When his call-up papers came through Jiří decided that munching those Czech cheese pasties in an Olomouc barracks while waiting for Adolf to call didn't sit well with his reputation for woeful foreign adventures. So he swapped national service for three years of fighting Franco in Spain.
By now Jiří's jaded collectivist palate was demanding the gamier flavours of Stalinism, and he spurned the dowdy International Brigades for the thrills and glamour of the Soviet goon squad in Barcelona.
“Our main target was Trotskyites.”
I shared his contempt for trustafarians in keffiyehs, but suggested that Francoists, Falangists, Carlists, fifth-columnists, Fifth Monarchy Men and other rotters were surely a higher priority.
“Not for us, boy. POUM were collaborating with Franco, and had misled large part of Catalan proletariat.”
The POUM used the Catalan language, George Orwell was proud to be in their rambunctious ranks, and I seemed to remember that Anaïs Nin was their leader. This tipped my minority, literary, romantic heart lazily in their favour when compared with rat-faced Russians in dead men’s suits.
(I also liked the Durrutti Column because they defended Madrid and didn't brag about it. If I’d run a Spanish anarchist outfit I’d have called it the Bugatti Brigade and just waited for the petrolheads to sue. And I'd have been a Basque, too.)
Anyway, Jiří set me right on all this objectively-bourgeois flummery that passed for my historical knowledge.
“Listen, they were bunch of nun-loving Nazi poufs. They had to go, and we were the blokes to get them gone.”
There followed accounts of beret-wearing intellectuals and baffled dockworkers being blatted by the J Man and his greasy mates in a variety of primitive and protracted ways, often involving masonry tools.

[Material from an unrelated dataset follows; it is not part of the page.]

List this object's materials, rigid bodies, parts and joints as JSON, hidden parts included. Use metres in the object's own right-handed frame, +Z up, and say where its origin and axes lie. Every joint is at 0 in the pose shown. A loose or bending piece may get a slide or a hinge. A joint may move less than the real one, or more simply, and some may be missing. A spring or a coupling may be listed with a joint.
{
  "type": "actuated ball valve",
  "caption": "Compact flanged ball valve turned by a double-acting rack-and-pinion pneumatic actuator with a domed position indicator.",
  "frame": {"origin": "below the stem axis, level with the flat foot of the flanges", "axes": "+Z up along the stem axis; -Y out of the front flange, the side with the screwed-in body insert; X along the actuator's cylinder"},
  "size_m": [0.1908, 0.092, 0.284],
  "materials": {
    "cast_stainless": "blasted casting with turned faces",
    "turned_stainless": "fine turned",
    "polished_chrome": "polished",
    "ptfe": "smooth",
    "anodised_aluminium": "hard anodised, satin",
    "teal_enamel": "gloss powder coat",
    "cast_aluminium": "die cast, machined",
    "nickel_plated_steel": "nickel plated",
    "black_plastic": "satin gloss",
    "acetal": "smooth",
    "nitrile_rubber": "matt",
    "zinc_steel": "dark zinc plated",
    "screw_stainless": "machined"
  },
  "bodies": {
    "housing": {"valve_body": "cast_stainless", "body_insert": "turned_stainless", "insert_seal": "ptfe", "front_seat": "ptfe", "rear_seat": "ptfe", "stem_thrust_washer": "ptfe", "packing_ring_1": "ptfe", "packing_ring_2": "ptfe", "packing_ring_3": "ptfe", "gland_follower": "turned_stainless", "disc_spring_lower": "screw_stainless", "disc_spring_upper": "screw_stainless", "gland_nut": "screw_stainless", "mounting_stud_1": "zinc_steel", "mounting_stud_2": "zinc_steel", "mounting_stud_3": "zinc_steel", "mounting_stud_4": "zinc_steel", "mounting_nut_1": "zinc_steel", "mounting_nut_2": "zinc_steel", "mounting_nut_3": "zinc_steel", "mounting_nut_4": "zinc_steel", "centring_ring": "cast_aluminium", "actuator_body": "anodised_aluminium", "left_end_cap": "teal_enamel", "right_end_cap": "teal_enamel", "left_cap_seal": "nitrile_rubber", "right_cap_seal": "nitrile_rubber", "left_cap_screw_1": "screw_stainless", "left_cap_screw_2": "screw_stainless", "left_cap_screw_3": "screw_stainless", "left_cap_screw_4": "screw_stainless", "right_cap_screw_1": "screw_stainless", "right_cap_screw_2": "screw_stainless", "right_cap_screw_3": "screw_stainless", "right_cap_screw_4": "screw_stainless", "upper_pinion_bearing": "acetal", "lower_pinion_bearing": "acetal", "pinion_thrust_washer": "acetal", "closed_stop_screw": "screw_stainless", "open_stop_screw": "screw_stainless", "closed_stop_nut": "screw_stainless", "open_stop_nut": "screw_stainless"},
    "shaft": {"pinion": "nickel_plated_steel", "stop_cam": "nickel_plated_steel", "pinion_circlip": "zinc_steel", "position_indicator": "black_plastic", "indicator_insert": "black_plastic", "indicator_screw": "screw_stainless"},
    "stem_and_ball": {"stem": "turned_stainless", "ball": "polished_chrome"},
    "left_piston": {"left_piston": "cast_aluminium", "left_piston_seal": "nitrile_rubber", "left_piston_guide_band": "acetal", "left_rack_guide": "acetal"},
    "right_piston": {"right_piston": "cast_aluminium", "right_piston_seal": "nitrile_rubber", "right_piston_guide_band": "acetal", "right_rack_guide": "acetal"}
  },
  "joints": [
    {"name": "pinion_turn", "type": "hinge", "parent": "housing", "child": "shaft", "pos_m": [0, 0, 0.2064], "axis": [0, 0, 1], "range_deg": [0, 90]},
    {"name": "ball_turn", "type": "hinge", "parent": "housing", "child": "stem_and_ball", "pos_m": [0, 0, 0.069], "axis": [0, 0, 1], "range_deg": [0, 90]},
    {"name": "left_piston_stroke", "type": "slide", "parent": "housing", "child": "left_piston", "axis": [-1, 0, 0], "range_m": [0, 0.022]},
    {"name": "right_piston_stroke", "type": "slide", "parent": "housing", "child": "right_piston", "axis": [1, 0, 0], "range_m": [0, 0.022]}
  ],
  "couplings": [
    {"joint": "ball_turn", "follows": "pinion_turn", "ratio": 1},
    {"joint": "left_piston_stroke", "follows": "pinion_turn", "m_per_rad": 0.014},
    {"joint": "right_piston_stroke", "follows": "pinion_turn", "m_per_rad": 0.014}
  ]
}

This brought him to a startling account of a shift that went wrong at the coalface of revolutionary violence.
“So we spent whole day waiting in lobby of hotel where some English Trot was staying. He never turn up. Wife tip him off about us before we could tip him off balcony.”
“Er, any idea what he was called?”
“No. Writer or something. Frondeur!”
"Was his name Blair, Eric Blair?”
“Could be, sounds familiar. Wrecker!”
I gave Jiří an O-level synopsis of Homage to Catalonia, recalling mention of Mrs Blair's flight from a hotel. He acknowledged that it could have been him and his team of charmers.
"If you’d known who he was, would you have killed him?"
“Of course. He was fifth-columnist, Trotsky-Maxtonite traitor to worker class. My boys would have tattooed hammer and sickle on his head with bullets. We had many. Soviet economy strong,” he confirmed.
How different world literature would have been if Jiří and The Mausers had fulfilled their Five-Bullet Plan that day. No Animal Farm or 1984. We'd have had to make do with Charlotte's Web and the unfilmable Brave New World.
Jiří got out to Britain via France in 1940 to serve in the Free Czech Forces with distinction. He remained true to Uncle Joe throughout, as further Tales of Violence and Hypocrisy attested, but the dialectic urged him to stay in cosy Britain in 1948 rather than return to Soviet-run Czechoslovakia.
He proceeded to build Socialism in One Company, and probably helped apply Plekhanov's dictum "The worse, the better" to British Leyland in the 1970s.
He left the coach at Birmingham full of envy at my imminent submersion in Soviet life. I wish I'd taken his phone number, as his story deserved a better telling than I've managed here.
Still, spotting a chance and letting it go is what life is all about. Just like Jiří and Mr Orwell.